Good question..... I will be interested in the answers.

All of mine like to jump up to greet people. I don't mind it but I understand some people may hate it.


----------



## weez74 (Feb 9, 2011)

The trainer we went to for a bit suggested pebbles in a tin and every time they jump up, you shake the tin. Then you put them into a sit and give them a treat, so they're nto left feeling scared. 
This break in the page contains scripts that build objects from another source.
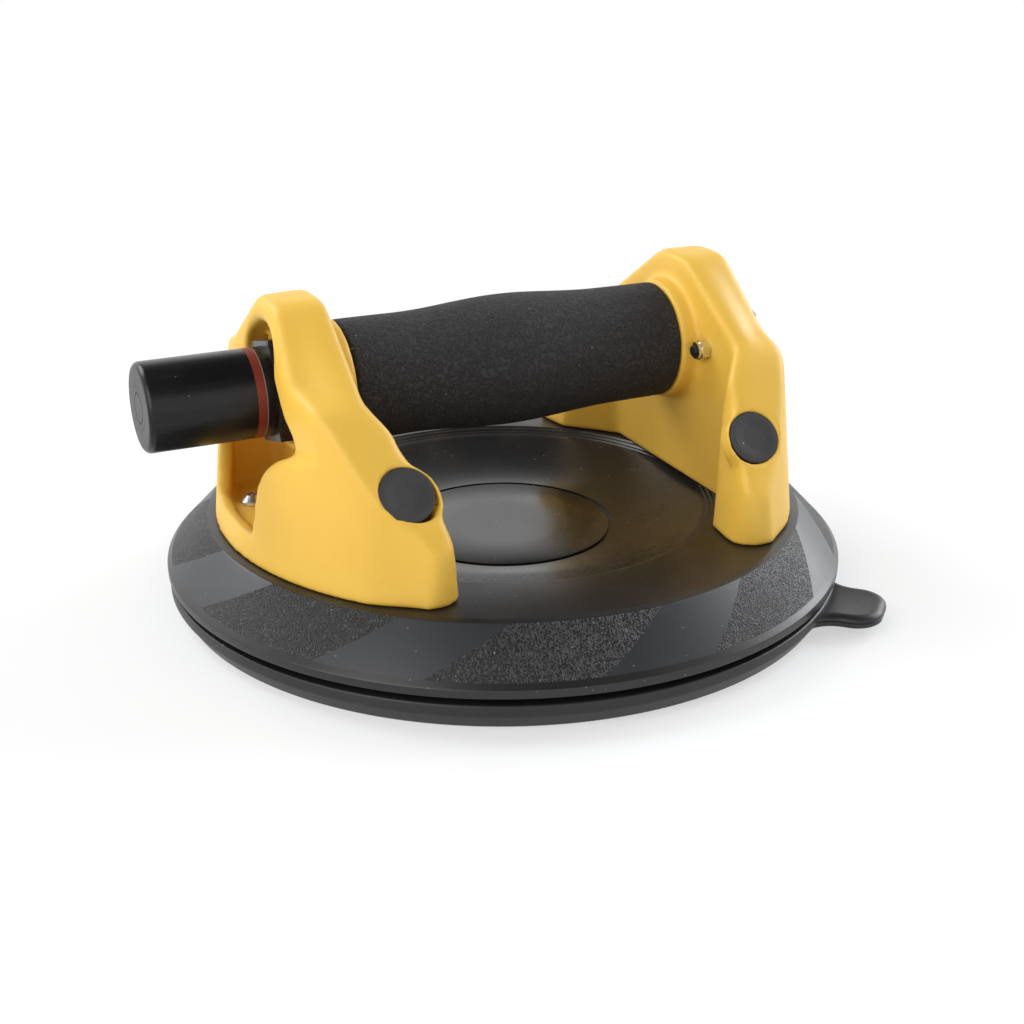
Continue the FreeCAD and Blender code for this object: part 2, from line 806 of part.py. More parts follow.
def barb(root, direction):
    """Hose barb of two teeth, from its root up (1) or down (-1)."""
    shank = barb_radius - barb_step
    first = barb_first
    second = barb_first + barb_pitch
    points = [(0, 0), (shank, 0), (shank, first), (barb_radius, first), (shank, first + barb_tooth),
              (shank, second), (barb_radius, second), (shank, second + barb_tooth),
              (shank, barb_length), (0, barb_length)]
    return revolved([(u, root + direction * v) for u, v in points])


def valve_elbow():
    """Right-angled housing whose end is the valve's seat, with a barb for the hose."""
    face = boss_face + head_thickness + head_crown
    stub = along_x(stub_radius, valve_seat, valve_x)
    collar = along_x(stub_radius + stub_collar, face, face + stub_collar)
    stand = revolved([
        (0, hose_top), (hose_radius, hose_top), (valve_radius, hose_top + valve_skirt),
        (valve_radius, valve_top - valve_crown), (valve_radius - valve_crown, valve_top), (0, valve_top)])
    stand = fused([stand, barb(hose_top + barb_sink, -1)])
    stand.translate(Vector(valve_x, 0, 0))
    down = upright(port_bore, valve_x, 0, curb_height, handle_height + valve_bore_rise)
    across = along_x(port_bore - valve_bore_step, 0, valve_x)
    return fused([stub, collar, stand]).cut(Part.makeCompound([down, across]))


def port_fitting():
    """Flanged barb through the bracket's floor into the pad."""
    flange = upright(port_flange_radius, 0, 0, pocket_floor, pocket_floor + port_height)
    stem = upright(port_stem_radius, 0, 0, cavity_depth + filter_thickness, pocket_floor)
    fitting = fused([flange, barb(pocket_floor + port_height - barb_sink, 1), stem])
    fitting = fitting.cut(upright(port_bore, 0, 0, 0, beyond))
    fitting.translate(Vector(port_x, 0, 0))
    return fitting


def inlet_filter():
    """Felt disc at the port's mouth in the vacuum chamber."""
    return upright(port_stem_radius, port_x, 0, cavity_depth, cavity_depth + filter_thickness)


def hose_path():
    """Vertical at both ends, with an S of two equal arcs between."""
    top = Vector(valve_x, 0, hose_top)
    bottom = Vector(port_x, 0, pocket_floor + port_height)
    start = top - Vector(0, 0, hose_straight)
    end = bottom + Vector(0, 0, hose_straight)
    turn = 2 * math.atan2(start.x - end.x, start.z - end.z)
    radius = (start.z - end.z) / (2 * math.sin(turn))
    middle = (start + end) * 0.5
    sag = Vector(radius * (1 - math.cos(turn / 2)), 0, radius * math.sin(turn / 2))
    return Part.Wire([
        Part.LineSegment(top, start).toShape(), Part.Arc(start, start - sag, middle).toShape(),
        Part.Arc(middle, end + sag, end).toShape(), Part.LineSegment(end, bottom).toShape()])


def vacuum_hose():
    path = hose_path()
    top = path.OrderedVertexes[0].Point
    tubes = []
    for radius in (hose_radius, hose_radius - hose_wall):
        circle = Part.Wire(Part.makeCircle(radius, top, Vector(0, 0, 1)))
        tubes.append(path.makePipeShell([circle], True, False))
    return tubes[0].cut(tubes[1])


def valve_poppet():
    """Disc that lets air out of the pad and not back."""
    pieces = [along_x(poppet_radius, poppet_start, poppet_start + poppet_thickness)]
    root = poppet_radius - poppet_rib_root
    for turn in (0, 90, 180, 270):
        rib = Part.makeBox(poppet_thickness, stub_radius - root, poppet_rib,
                           Vector(poppet_start, root, -poppet_rib / 2))
        rib.rotate(Vector(), Vector(1, 0, 0), turn)
        rib.translate(Vector(0, 0, handle_height))
        pieces.append(rib)
    return fused(pieces)


def poppet_spring():
    return coil(poppet_pocket, poppet_start, poppet_spring_radius, poppet_spring_wire, poppet_spring_turns)


def main():
    os.makedirs("parts", exist_ok=True)
    flip_x = Vector(1, 0, 0)
    flip_y = Vector(0, 1, 0)
    save("pad_disc", pad_disc())
    save("suction_pad", suction_pad())
    save("right_bracket", bracket(True))
    save("left_bracket", mirrored(bracket(False), flip_x))
    front_cap = screw_cap()
    back_cap = mirrored(front_cap, flip_y)
    save("cap_right_front", front_cap)
    save("cap_right_back", back_cap)
    save("cap_left_front", mirrored(front_cap, flip_x))
    save("cap_left_back", mirrored(back_cap, flip_x))
    save("leg_screws", leg_screws())
    save("floor_screws", floor_screws())
    save("pump_tube", pump_tube())
    save("foam_grip", foam_grip())
    save("gland_nut", gland_nut())
    save("pump_head", pump_head())
    save("head_seal", head_seal())
    save("inlet_filter", inlet_filter())
    save("flange_screws", flange_screws())
    save("flange_nuts", flange_nuts())
    save("valve_elbow", valve_elbow())
    save("vacuum_hose", vacuum_hose())
    save("port_fitting", port_fitting())
    save("plunger_sleeve", plunger_sleeve())
    save("plunger_end_disc", end_disc())
    save("indicator_band", indicator_band())
    save("piston", piston())
    save("guide_ring", guide_ring())
    save("piston_cup", piston_cup())
    save("return_spring", return_spring())
    save("valve_poppet", valve_poppet())
    save("poppet_spring", poppet_spring())


main()
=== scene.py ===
import json
import math
import bmesh
import bpy
import numpy as np
from mathutils import Matrix, Vector


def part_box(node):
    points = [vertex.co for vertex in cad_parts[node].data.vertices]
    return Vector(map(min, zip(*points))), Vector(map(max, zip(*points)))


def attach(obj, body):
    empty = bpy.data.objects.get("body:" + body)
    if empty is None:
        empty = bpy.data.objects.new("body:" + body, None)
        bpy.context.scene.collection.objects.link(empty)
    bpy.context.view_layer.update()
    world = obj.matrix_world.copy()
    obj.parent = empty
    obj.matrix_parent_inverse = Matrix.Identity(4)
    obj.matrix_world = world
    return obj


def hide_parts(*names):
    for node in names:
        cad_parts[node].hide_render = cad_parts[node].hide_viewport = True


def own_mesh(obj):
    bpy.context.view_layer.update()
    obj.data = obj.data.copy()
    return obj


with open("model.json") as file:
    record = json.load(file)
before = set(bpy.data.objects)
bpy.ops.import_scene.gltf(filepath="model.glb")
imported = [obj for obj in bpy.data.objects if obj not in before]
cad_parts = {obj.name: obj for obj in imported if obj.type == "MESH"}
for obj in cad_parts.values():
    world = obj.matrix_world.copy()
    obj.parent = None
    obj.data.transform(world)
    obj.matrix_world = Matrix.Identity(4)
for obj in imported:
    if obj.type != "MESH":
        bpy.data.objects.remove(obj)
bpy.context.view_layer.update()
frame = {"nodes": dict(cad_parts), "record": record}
nodes = frame["nodes"]
print("frame loaded with", len(nodes), "nodes")

toMillimetres = 1000.0
cadSharpAngle = math.radians(32)
pieceSharpAngle = math.radians(40)


# a socket that can be used in sums, so that 1 - mask works
class Value:
    def __init__(self, paint, socket):
        self.paint = paint
        self.socket = socket

    def math(self, operation, *others):
        return self.paint.node("ShaderNodeMath", {"operation": operation}, (self,) + others)

    def __add__(self, other):
        return self.math("ADD", other)

    def __sub__(self, other):
        return self.math("SUBTRACT", other)

    def __mul__(self, other):
        return self.math("MULTIPLY", other)

    def __mod__(self, other):
        return self.math("FLOORED_MODULO", other)

    def __lt__(self, other):
        return self.math("LESS_THAN", other)

    def __gt__(self, other):
        return self.math("GREATER_THAN", other)

    def __abs__(self):
        return self.math("ABSOLUTE")

    def __rsub__(self, other):
        return self.paint.node("ShaderNodeMath", {"operation": "SUBTRACT"}, (other, self))

    __radd__ = __add__
    __rmul__ = __mul__


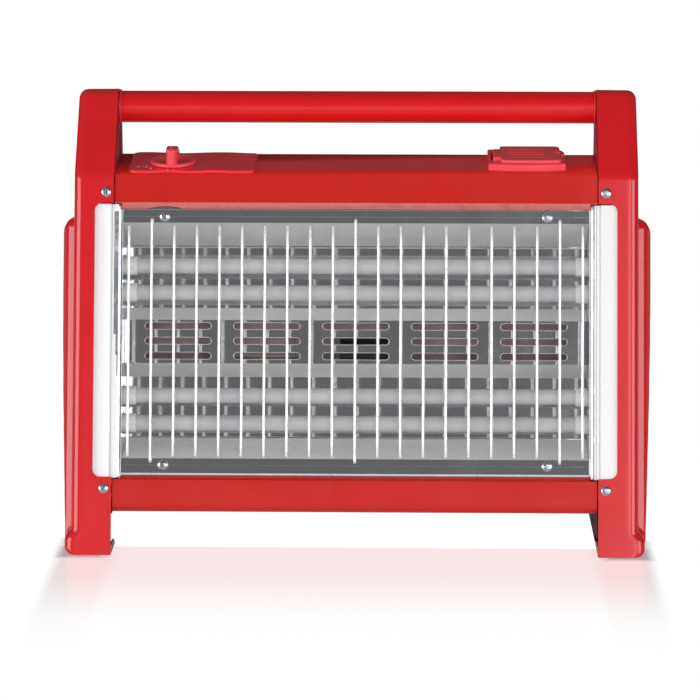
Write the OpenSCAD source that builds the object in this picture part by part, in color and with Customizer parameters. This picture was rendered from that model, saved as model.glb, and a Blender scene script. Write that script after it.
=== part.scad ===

It works to an extent with Rosie, but if we had put more effort into it, I think it would have worked really well. The trouble is you have to do it all the time. With us, we just never seemed to have the tin on us when she jumped up, or we were distracted by the kids or something! So, she still jumps and every now and again I get the tin out and use it and she stops jumping up for a while.

Good luck!


----------



## kendal (Jul 16, 2009)

keep your dog on a lead and invite them to jump up, then give them a lead correction. 
do the same when people come over, only praze your dog when all 4 paws are on the ground.


----------



## embee (Dec 27, 2010)

I don't think it is possible to completely stop a jumpy, friendly dog from ever jumping up at people having spent 18 months working on Flo!!! Now that she is maturing she is better but she will still try and jump up people when they visit the house, especially those she knows and is pleased to see, whatever I've tried. She's better outdoors and doesn't really run up to and jump up people when out and about any more.

I now either put her on a lead until she calms down or give her a raw bone, which she finds more interesting than visitors  and console myself with the thought that she is a happy, friendly, crazy dog


----------



## JoJo (Mar 2, 2011)

My dogs know the "OFF" command and are fully trianed, but they are just happy dogs ha ha ha I am laughing too much at my comment... ok they are not good at this command at all.


----------



## embee (Dec 27, 2010)

JoJo said:


> My dogs know the "OFF" command and are fully trianed, but they are just happy dogs ha ha ha I am laughing too much at my comment... ok they are not good at this command at all.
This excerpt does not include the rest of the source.